*Stated task*.
Give back the exact lines spanning from the line with "cable_seal();" to the line with "before = set(bpy.data.objects)", with both of those lines included and no others.

──────── Material for this exercise ────────

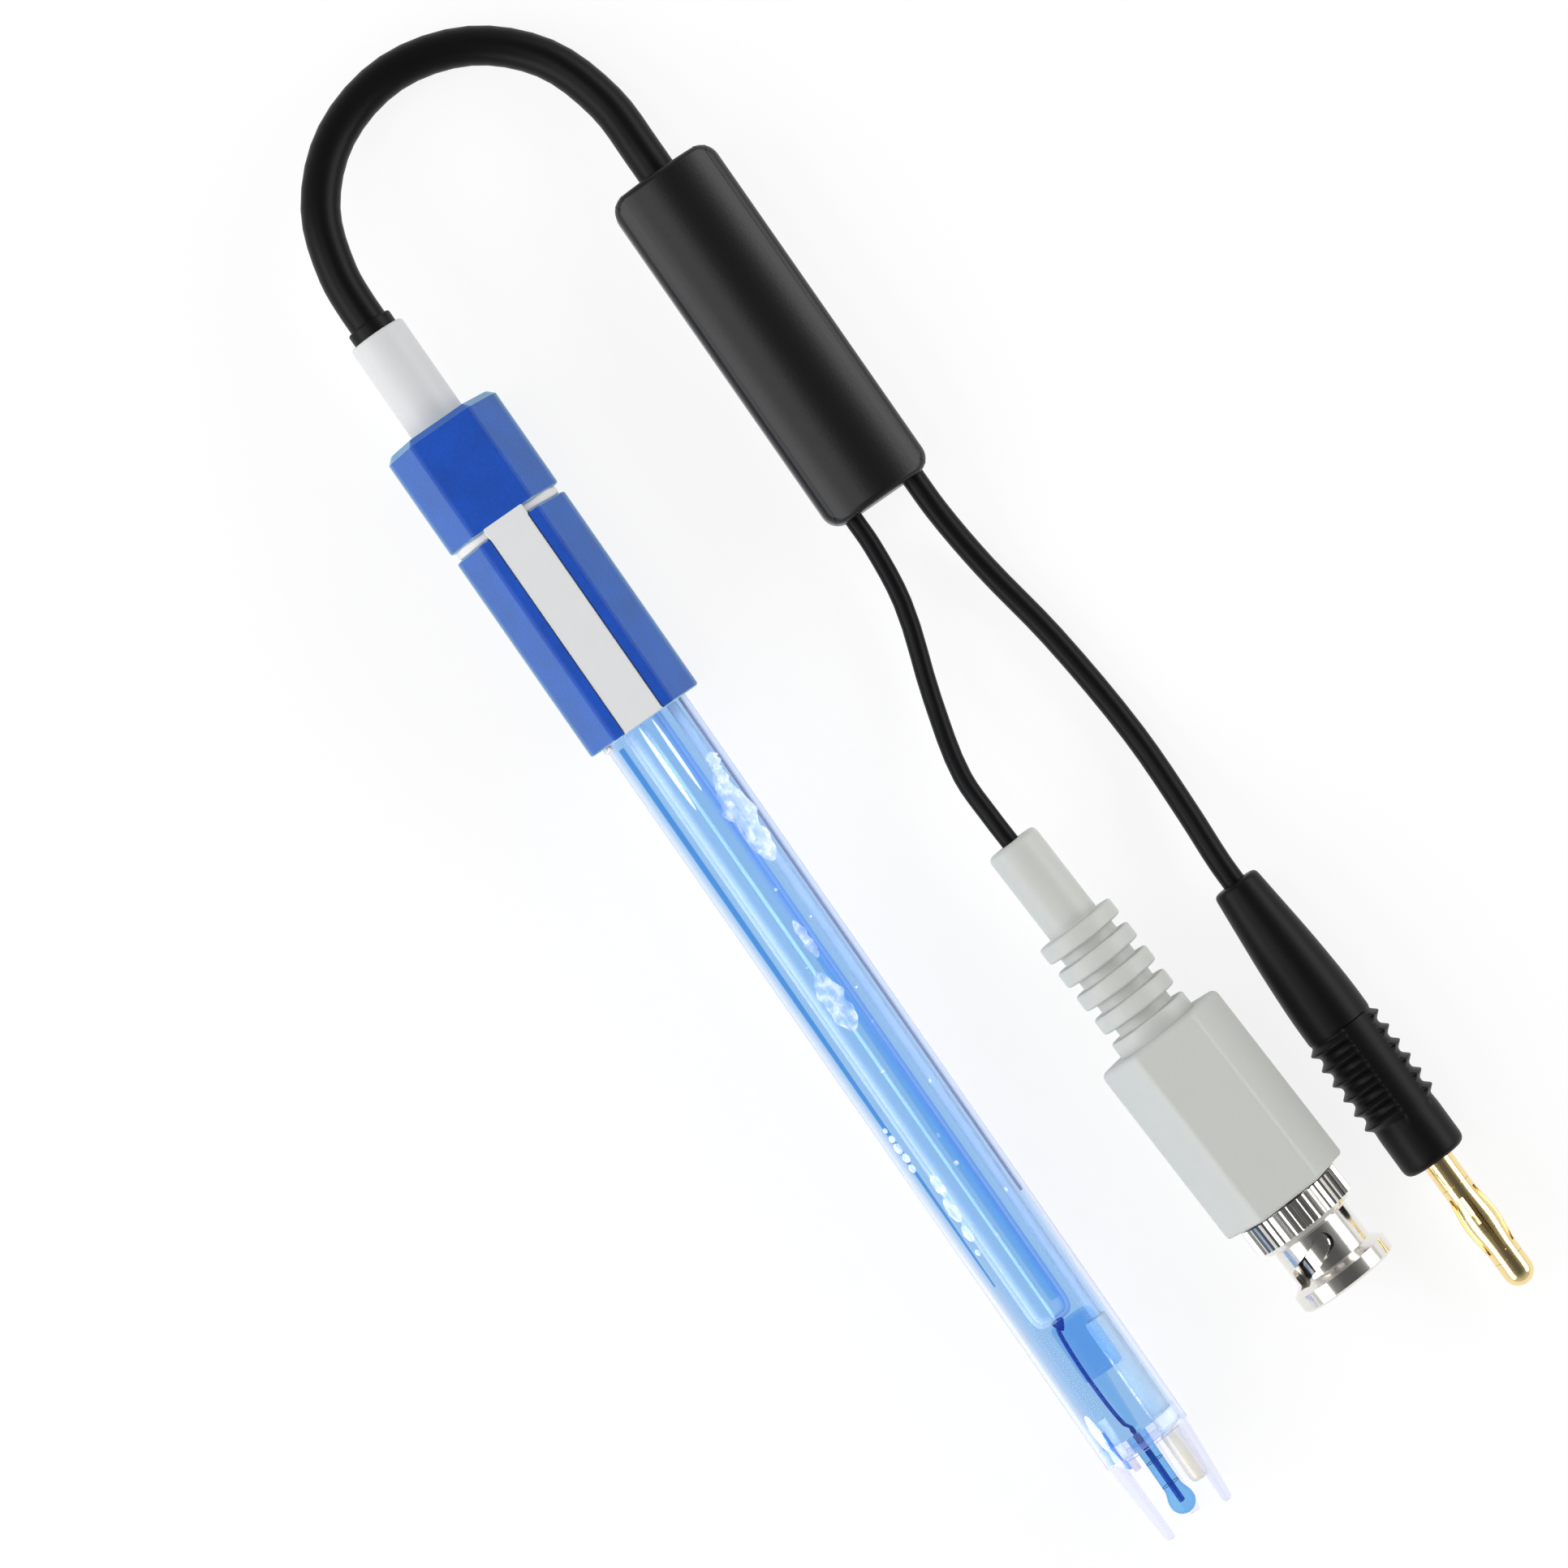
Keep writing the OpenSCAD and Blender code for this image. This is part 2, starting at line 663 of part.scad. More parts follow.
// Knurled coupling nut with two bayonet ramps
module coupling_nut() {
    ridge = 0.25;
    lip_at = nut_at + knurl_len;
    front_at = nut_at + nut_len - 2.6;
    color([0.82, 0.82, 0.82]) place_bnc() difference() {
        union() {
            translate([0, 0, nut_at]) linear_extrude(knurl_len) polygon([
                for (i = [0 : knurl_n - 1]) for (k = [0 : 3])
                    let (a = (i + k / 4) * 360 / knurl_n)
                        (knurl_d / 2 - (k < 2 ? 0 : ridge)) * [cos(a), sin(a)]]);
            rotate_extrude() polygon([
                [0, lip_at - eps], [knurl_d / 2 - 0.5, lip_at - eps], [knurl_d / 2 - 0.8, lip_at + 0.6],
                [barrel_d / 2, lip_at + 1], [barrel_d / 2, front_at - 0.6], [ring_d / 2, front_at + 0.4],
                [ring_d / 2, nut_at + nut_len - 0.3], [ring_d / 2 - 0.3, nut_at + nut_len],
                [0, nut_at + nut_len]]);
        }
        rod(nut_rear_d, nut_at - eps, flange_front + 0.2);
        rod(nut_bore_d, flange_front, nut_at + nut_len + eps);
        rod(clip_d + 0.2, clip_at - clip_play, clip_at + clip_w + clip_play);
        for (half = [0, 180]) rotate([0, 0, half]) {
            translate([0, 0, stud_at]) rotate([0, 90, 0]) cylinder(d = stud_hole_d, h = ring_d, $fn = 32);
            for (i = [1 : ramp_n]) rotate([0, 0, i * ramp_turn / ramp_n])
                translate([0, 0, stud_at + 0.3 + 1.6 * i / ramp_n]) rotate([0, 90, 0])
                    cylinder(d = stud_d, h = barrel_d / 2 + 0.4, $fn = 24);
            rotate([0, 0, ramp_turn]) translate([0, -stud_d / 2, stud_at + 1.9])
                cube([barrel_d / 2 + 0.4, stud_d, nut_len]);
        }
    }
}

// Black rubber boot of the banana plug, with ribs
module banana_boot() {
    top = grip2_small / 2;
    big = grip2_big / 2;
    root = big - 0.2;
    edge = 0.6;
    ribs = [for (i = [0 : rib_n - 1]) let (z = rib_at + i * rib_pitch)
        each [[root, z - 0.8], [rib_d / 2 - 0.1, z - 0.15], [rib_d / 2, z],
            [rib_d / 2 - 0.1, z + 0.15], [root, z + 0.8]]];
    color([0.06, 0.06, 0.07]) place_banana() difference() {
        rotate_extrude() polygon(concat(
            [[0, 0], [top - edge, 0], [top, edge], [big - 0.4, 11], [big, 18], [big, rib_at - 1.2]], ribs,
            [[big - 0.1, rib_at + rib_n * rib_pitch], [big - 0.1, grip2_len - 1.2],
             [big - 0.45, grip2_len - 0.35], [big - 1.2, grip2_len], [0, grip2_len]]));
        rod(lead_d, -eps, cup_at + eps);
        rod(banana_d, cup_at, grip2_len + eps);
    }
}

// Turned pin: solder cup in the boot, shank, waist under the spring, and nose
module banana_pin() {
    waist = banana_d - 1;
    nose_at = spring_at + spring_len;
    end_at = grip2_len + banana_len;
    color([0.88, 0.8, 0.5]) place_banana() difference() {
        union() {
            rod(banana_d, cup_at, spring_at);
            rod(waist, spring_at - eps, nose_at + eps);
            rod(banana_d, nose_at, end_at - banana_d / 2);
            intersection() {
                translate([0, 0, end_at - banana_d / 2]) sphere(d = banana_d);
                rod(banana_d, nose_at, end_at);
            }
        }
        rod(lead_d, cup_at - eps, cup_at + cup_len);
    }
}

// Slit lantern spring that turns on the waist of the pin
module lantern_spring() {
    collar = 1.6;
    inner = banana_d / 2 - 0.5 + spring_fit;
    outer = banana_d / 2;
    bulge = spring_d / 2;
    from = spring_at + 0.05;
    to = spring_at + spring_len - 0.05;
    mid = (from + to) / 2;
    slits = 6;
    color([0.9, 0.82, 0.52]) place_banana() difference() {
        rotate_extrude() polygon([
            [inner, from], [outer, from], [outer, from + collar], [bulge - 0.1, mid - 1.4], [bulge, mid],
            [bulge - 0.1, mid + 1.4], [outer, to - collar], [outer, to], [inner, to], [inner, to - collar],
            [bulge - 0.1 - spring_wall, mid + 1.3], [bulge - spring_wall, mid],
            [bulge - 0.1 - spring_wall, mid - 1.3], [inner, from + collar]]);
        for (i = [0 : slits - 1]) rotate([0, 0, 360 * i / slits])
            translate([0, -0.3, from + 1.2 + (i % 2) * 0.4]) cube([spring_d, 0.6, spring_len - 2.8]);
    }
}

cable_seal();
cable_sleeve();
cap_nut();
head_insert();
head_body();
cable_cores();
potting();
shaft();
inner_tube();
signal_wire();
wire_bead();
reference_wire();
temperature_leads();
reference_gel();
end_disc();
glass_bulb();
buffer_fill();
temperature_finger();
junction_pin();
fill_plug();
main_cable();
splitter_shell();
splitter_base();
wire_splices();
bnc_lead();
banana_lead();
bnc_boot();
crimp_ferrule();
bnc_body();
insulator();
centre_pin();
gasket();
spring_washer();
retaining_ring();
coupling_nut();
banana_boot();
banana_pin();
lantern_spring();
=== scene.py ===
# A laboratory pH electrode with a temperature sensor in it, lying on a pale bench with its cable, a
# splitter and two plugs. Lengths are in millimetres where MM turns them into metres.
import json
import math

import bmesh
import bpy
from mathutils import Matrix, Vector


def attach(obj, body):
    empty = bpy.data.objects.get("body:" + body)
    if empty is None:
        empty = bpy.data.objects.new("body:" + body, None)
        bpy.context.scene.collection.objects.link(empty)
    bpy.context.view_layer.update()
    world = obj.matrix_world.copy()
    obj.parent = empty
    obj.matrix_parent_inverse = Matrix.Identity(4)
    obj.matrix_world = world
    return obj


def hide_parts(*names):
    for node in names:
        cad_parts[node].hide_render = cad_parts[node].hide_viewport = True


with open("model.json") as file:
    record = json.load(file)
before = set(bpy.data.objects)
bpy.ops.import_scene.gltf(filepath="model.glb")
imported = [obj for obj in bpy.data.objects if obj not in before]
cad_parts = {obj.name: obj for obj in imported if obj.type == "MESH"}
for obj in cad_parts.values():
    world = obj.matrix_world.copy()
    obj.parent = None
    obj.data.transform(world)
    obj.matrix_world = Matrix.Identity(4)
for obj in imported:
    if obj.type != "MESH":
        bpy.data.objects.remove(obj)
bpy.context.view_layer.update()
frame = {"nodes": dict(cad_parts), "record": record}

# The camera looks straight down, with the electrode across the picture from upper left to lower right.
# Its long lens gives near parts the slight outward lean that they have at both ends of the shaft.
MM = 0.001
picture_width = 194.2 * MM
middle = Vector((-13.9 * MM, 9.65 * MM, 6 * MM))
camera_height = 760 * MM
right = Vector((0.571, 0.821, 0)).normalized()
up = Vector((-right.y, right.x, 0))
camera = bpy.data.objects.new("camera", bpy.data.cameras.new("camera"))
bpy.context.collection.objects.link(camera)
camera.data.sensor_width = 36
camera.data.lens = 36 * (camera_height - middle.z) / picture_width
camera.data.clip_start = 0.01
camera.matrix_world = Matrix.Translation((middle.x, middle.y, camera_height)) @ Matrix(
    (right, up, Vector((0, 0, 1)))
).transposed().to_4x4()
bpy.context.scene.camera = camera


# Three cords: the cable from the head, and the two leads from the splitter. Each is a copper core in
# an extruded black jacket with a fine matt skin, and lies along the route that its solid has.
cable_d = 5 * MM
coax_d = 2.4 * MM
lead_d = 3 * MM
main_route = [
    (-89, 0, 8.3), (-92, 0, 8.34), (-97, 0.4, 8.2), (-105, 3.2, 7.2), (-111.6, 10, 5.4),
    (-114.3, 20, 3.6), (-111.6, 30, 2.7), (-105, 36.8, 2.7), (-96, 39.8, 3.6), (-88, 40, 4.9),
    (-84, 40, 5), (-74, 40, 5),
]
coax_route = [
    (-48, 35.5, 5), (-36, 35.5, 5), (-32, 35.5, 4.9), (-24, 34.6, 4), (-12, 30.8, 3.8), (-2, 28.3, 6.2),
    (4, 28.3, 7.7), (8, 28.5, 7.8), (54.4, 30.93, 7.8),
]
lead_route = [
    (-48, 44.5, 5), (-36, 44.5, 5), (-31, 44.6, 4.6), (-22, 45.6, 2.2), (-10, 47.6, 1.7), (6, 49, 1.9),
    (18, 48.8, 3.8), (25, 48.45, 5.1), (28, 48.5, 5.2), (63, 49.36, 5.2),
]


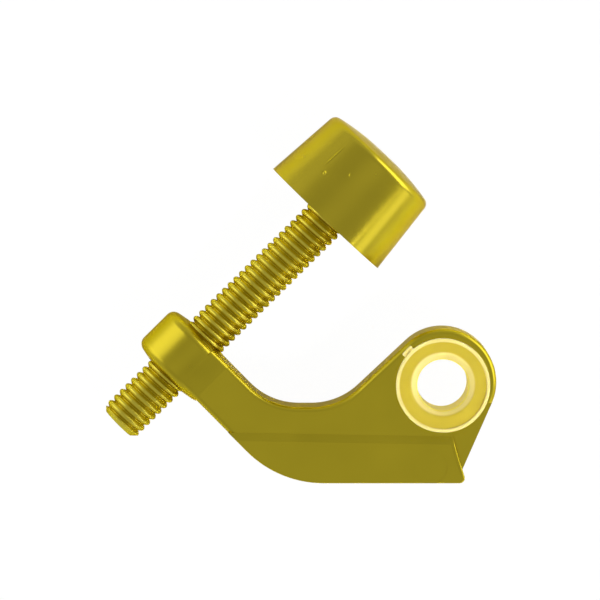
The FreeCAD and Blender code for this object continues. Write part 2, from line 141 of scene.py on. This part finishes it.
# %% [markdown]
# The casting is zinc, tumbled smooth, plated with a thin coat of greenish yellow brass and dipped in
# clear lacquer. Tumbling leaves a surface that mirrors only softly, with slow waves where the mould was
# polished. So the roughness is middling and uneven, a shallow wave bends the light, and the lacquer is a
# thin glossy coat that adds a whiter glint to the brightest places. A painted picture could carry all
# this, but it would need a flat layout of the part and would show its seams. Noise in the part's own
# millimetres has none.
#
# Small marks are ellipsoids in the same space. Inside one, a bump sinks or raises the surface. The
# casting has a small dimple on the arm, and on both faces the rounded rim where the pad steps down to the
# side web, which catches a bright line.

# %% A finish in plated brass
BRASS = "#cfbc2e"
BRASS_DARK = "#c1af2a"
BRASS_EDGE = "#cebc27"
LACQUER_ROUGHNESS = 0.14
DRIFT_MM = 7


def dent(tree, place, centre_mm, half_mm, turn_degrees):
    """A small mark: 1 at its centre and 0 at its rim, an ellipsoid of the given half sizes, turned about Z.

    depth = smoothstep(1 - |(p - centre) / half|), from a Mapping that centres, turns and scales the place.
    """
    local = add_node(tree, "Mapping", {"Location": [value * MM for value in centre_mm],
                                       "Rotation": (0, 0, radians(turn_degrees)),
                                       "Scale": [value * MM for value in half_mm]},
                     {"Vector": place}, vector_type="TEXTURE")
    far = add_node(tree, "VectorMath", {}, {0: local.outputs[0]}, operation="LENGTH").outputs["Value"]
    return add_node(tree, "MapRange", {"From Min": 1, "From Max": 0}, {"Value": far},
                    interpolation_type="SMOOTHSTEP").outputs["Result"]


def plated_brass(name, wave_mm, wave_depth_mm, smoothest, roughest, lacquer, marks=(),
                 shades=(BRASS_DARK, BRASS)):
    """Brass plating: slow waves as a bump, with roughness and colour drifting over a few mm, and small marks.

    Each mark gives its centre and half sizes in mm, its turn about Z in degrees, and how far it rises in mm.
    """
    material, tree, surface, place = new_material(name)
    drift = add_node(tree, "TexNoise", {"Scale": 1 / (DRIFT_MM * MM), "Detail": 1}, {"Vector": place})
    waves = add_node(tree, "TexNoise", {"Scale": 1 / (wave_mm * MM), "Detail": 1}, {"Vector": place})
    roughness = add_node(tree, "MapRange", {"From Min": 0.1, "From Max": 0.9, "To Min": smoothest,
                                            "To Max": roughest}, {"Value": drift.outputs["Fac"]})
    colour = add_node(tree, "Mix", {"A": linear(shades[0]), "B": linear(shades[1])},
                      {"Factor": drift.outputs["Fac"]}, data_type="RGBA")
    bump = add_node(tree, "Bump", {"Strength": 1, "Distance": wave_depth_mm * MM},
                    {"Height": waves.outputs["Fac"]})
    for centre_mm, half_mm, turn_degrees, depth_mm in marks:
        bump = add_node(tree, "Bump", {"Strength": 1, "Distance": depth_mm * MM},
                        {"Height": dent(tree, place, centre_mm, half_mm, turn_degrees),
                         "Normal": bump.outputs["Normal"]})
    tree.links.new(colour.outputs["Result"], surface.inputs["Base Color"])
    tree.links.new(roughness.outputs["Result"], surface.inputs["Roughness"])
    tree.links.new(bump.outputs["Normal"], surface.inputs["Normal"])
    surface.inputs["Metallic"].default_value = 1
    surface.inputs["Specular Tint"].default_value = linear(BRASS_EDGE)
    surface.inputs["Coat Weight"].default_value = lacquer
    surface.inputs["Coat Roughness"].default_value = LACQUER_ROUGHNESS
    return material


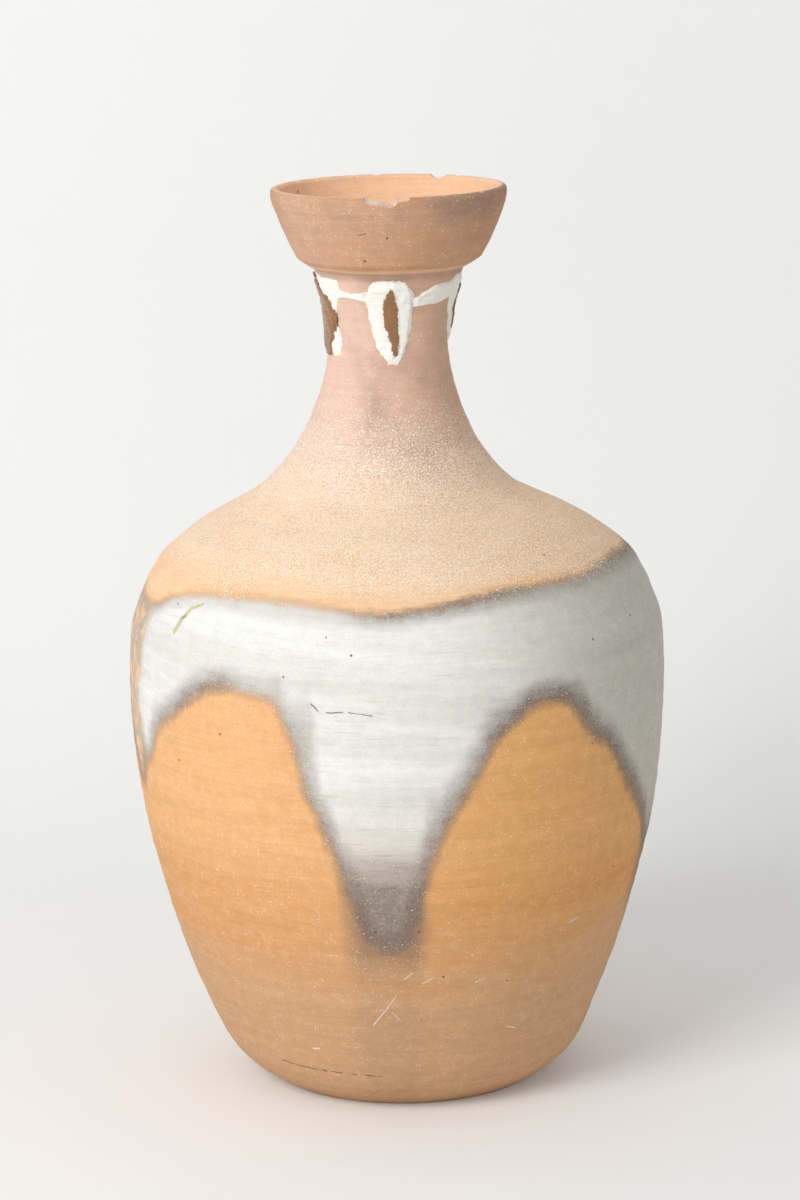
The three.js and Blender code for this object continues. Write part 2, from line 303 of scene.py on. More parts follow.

────────

*Solved exercise*.
cable_seal();
cable_sleeve();
cap_nut();
head_insert();
head_body();
cable_cores();
potting();
shaft();
inner_tube();
signal_wire();
wire_bead();
reference_wire();
temperature_leads();
reference_gel();
end_disc();
glass_bulb();
buffer_fill();
temperature_finger();
junction_pin();
fill_plug();
main_cable();
splitter_shell();
splitter_base();
wire_splices();
bnc_lead();
banana_lead();
bnc_boot();
crimp_ferrule();
bnc_body();
insulator();
centre_pin();
gasket();
spring_washer();
retaining_ring();
coupling_nut();
banana_boot();
banana_pin();
lantern_spring();
=== scene.py ===
# A laboratory pH electrode with a temperature sensor in it, lying on a pale bench with its cable, a
# splitter and two plugs. Lengths are in millimetres where MM turns them into metres.
import json
import math

import bmesh
import bpy
from mathutils import Matrix, Vector


def attach(obj, body):
    empty = bpy.data.objects.get("body:" + body)
    if empty is None:
        empty = bpy.data.objects.new("body:" + body, None)
        bpy.context.scene.collection.objects.link(empty)
    bpy.context.view_layer.update()
    world = obj.matrix_world.copy()
    obj.parent = empty
    obj.matrix_parent_inverse = Matrix.Identity(4)
    obj.matrix_world = world
    return obj


def hide_parts(*names):
    for node in names:
        cad_parts[node].hide_render = cad_parts[node].hide_viewport = True


with open("model.json") as file:
    record = json.load(file)
before = set(bpy.data.objects)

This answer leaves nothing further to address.